Williams had wanted all the Morans dead, and Mokbel had considered a strike against Moran a strike against his enemy, Gatto.

Their theory was buoyed by telephone intercepts of calls between Mokbel and Roberta Willliams, who called him to gloat over Moran's death in the hour after his public execution.

"They would have been laughing at us," she said of the Carlton Crew, referring to the shooting of her close friend Veniamin. Mokbel replied: "That's right, there's a god up there."

Carl Williams, who later pleaded guilty to the Moran murder, waited four minutes after hearing of Moran's demise to ring Mokbel.

Jurors in Mokbel's secret murder trial would later reject claims by the getaway driver that Mokbel himself paid for the hit.

Mokbel, the driver said, handed him $140,000 in a car park after the killing, $10,000 shy of the promised reward.

But they got a rare insight into the world in which Williams and Mokbel lived, hearing intercepted conversations where Williams - a man who stumbled over words like "pursuant" - would rant about his favourite topics, such as his ban from Crown casino.

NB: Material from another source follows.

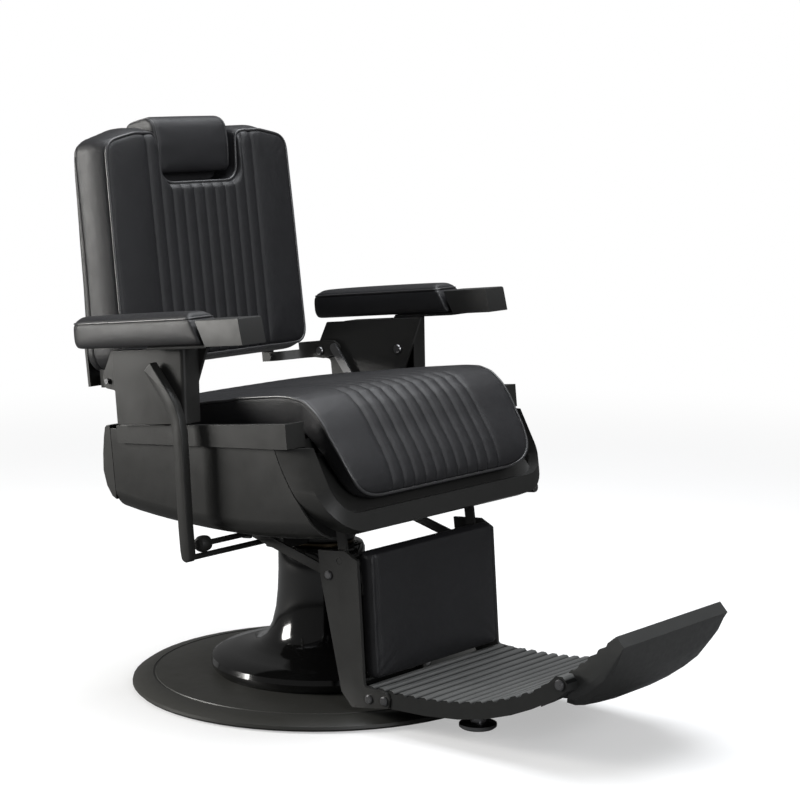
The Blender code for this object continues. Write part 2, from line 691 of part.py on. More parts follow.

So incensed was Williams by the ban that he would try to call then police commissioner Christine Nixon to complain.

Prosecutors eventually decided to drop Mokbel's murder charge, along with the charges over the drug bust that had originally brought Mokbel down.

In the Supreme Court this Monday Mokbel admitted his guilt to trafficking a large commercial quantity of methylamphetamine between July 2006 and June 2007.

He also admitted trafficking a large commercial quantity of ecstasy between February and August 2005.

Mokbel pleaded guilty to a further charge of urging an undercover officer to commit the offence of importing ecstasy into Australia.

The court heard all other matters against Mokbel will be discontinued.

All that is required to close the book on one of Melbourne's most colourful underworld characters is a jail sentence.